Yeah, there are little tricks that can be learned and carrots that can be used to get students to do what you want them to do, but in PBL, that’s not the point.  There is very little for them to mimic because it is based on their prior knowledge.  They are the ones who need to move the curriculum forward.  So in a nutshell,

  1. Take action – Get to problems in order for students to start feeling empowered and active in class.  Once they see that they are capable of a great deal on their own, it is amazing what they can accomplish.

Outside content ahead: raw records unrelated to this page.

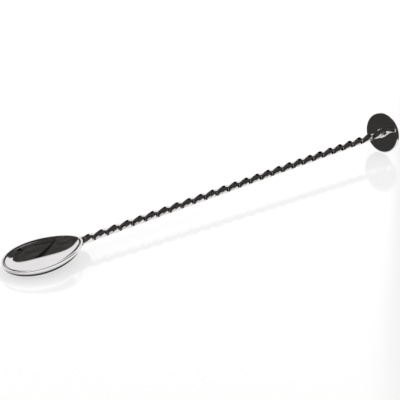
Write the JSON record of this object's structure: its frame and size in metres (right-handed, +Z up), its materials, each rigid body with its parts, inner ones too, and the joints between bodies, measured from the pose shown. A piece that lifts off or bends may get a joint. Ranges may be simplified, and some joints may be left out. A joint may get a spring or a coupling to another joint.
{
  "type": "bar spoon",
  "caption": "Long bar spoon for stirring drinks: shallow egg-shaped bowl, slender left-hand twisted stem and a flat round masher disc at the far end, all in polished stainless steel.",
  "frame": {"origin": "centre of the part's box, on the surface that the spoon lies on", "axes": "+X along the spoon's length from the bowl towards the masher disc, +Z up, +Y to the bowl's left side; the stem climbs slightly towards the disc as it does when the spoon lies down"},
  "size_m": [0.2806, 0.0318, 0.0255],
  "materials": {
    "polished_steel": "mirror polished pressed stainless sheet with fine use scratches",
    "weld_steel": "polished stainless weld, slightly softer than the bowl",
    "stem_steel": "polished twisted stainless bar, faint draw lines along its faces",
    "collar_steel": "turned and polished stainless ring",
    "disc_steel": "mirror polished stainless disc with fine concentric turning and rub marks"
  },
  "bodies": {
    "root": {"spoon_bowl": "polished_steel", "bowl_neck": "weld_steel", "twisted_stem": "stem_steel", "masher_collar": "collar_steel", "masher_disc": "disc_steel"}
  },
  "joints": []
}
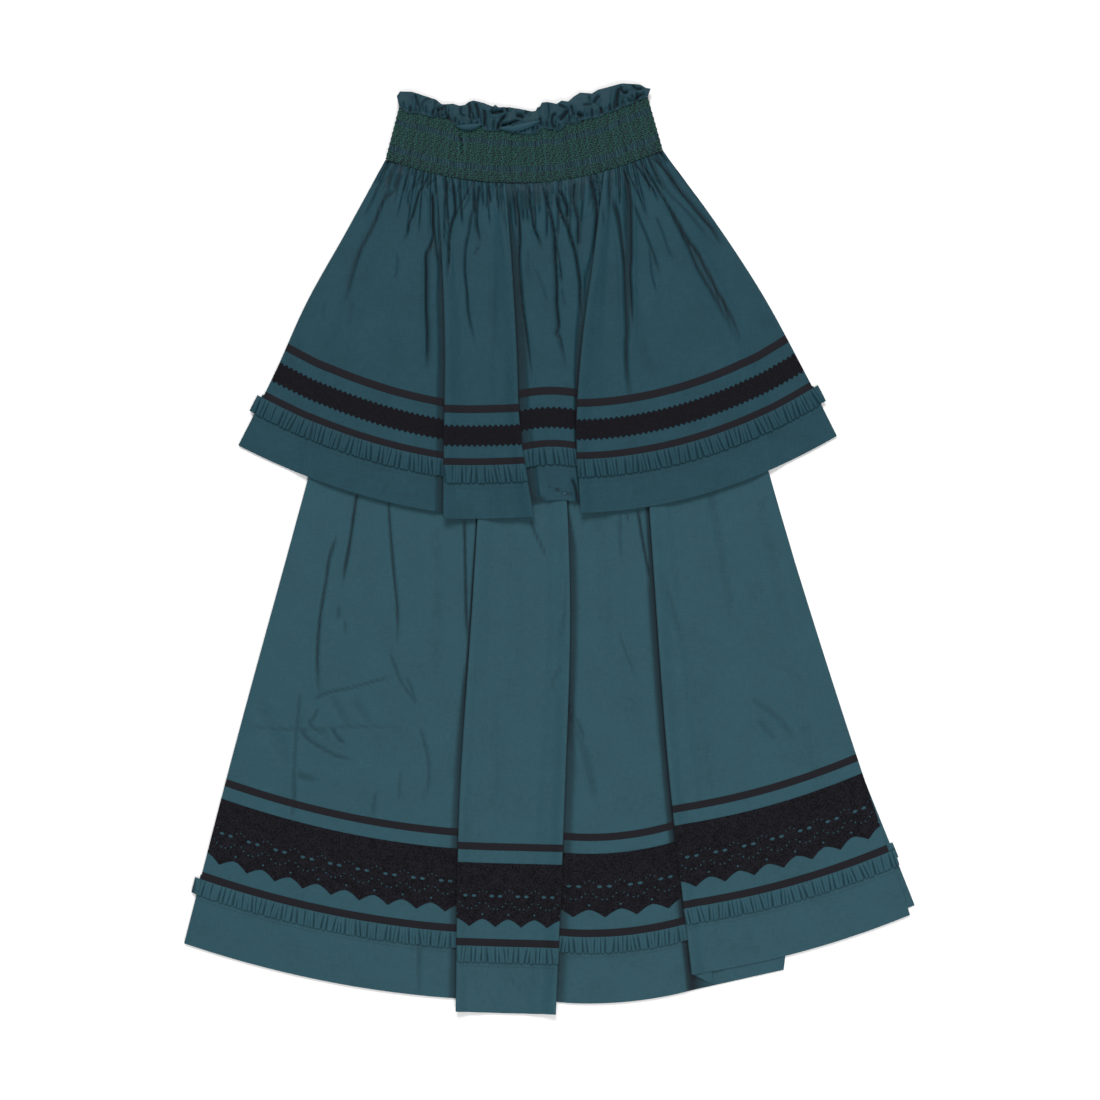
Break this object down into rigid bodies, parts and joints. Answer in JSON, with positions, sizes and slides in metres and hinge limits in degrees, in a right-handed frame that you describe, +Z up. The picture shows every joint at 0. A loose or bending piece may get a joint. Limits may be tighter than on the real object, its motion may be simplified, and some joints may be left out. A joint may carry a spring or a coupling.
{
  "type": "smocked maxi skirt",
  "caption": "Two-tier maxi skirt laid flat, with a smocked and ruffled waistband, ribbon, braid, scalloped lace and pleated frill bands.",
  "frame": {"origin": "centre of the laid-out skirt's outline, on the surface that it lies on", "axes": "+Y towards the waist, +X to the right seen from above, +Z up from the surface, front of the skirt up"},
  "size_m": [0.769, 0.9798, 0.0132],
  "materials": {
    "upper_cloth": "crisp woven cotton with a slight sheen",
    "lower_cloth": "crisp woven cotton with a slight sheen",
    "smocked_cloth": "gathered cotton with green smocking stitches",
    "ribbon": "matt ribbed ribbon",
    "braid": "matt woven braid",
    "lace": "matt crocheted cotton lace"
  },
  "bodies": {
    "root": {"waistband_front": "smocked_cloth", "waistband_back": "smocked_cloth", "ruffle_front": "upper_cloth", "ruffle_back": "upper_cloth", "upper_front": "upper_cloth", "upper_back": "upper_cloth", "lower_front": "lower_cloth", "lower_back": "lower_cloth", "upper_ribbon_top_left": "ribbon", "upper_ribbon_top_centre": "ribbon", "upper_ribbon_top_recess": "ribbon", "upper_ribbon_top_right": "ribbon", "upper_braid_left": "braid", "upper_braid_centre": "braid", "upper_braid_recess": "braid", "upper_braid_right": "braid", "upper_ribbon_low_left": "ribbon", "upper_ribbon_low_centre": "ribbon", "upper_ribbon_low_recess": "ribbon", "upper_ribbon_low_right": "ribbon", "upper_frill_left": "upper_cloth", "upper_frill_centre": "upper_cloth", "upper_frill_recess": "upper_cloth", "upper_frill_right": "upper_cloth", "lower_ribbon_top_left": "ribbon", "lower_ribbon_top_centre": "ribbon", "lower_ribbon_top_recess": "ribbon", "lower_ribbon_top_right": "ribbon", "lower_lace_left": "lace", "lower_lace_centre": "lace", "lower_lace_recess": "lace", "lower_lace_right": "lace", "lower_ribbon_low_left": "ribbon", "lower_ribbon_low_centre": "ribbon", "lower_ribbon_low_recess": "ribbon", "lower_ribbon_low_right": "ribbon", "lower_frill_left": "lower_cloth", "lower_frill_centre": "lower_cloth", "lower_frill_recess": "lower_cloth", "lower_frill_right": "lower_cloth"}
  },
  "joints": []
}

  2. Create relationships – be sure that you are being reciprocal in your attempts at problems and valuing theirs.  The concept of Relational Trust and Authority are huge parts of a PBL pedagogy (Boaler, Bingham)
  3. But make sure that you are at least somewhat in control in the end because we are, at least for now, still responsible for making sure that some understanding of what we might consider unnecessary skills, for their next courses or future use.

As Roger said, “Get your answers, be nice to the waiter and don’t let ‘em near the check.”  Create that conspiracy.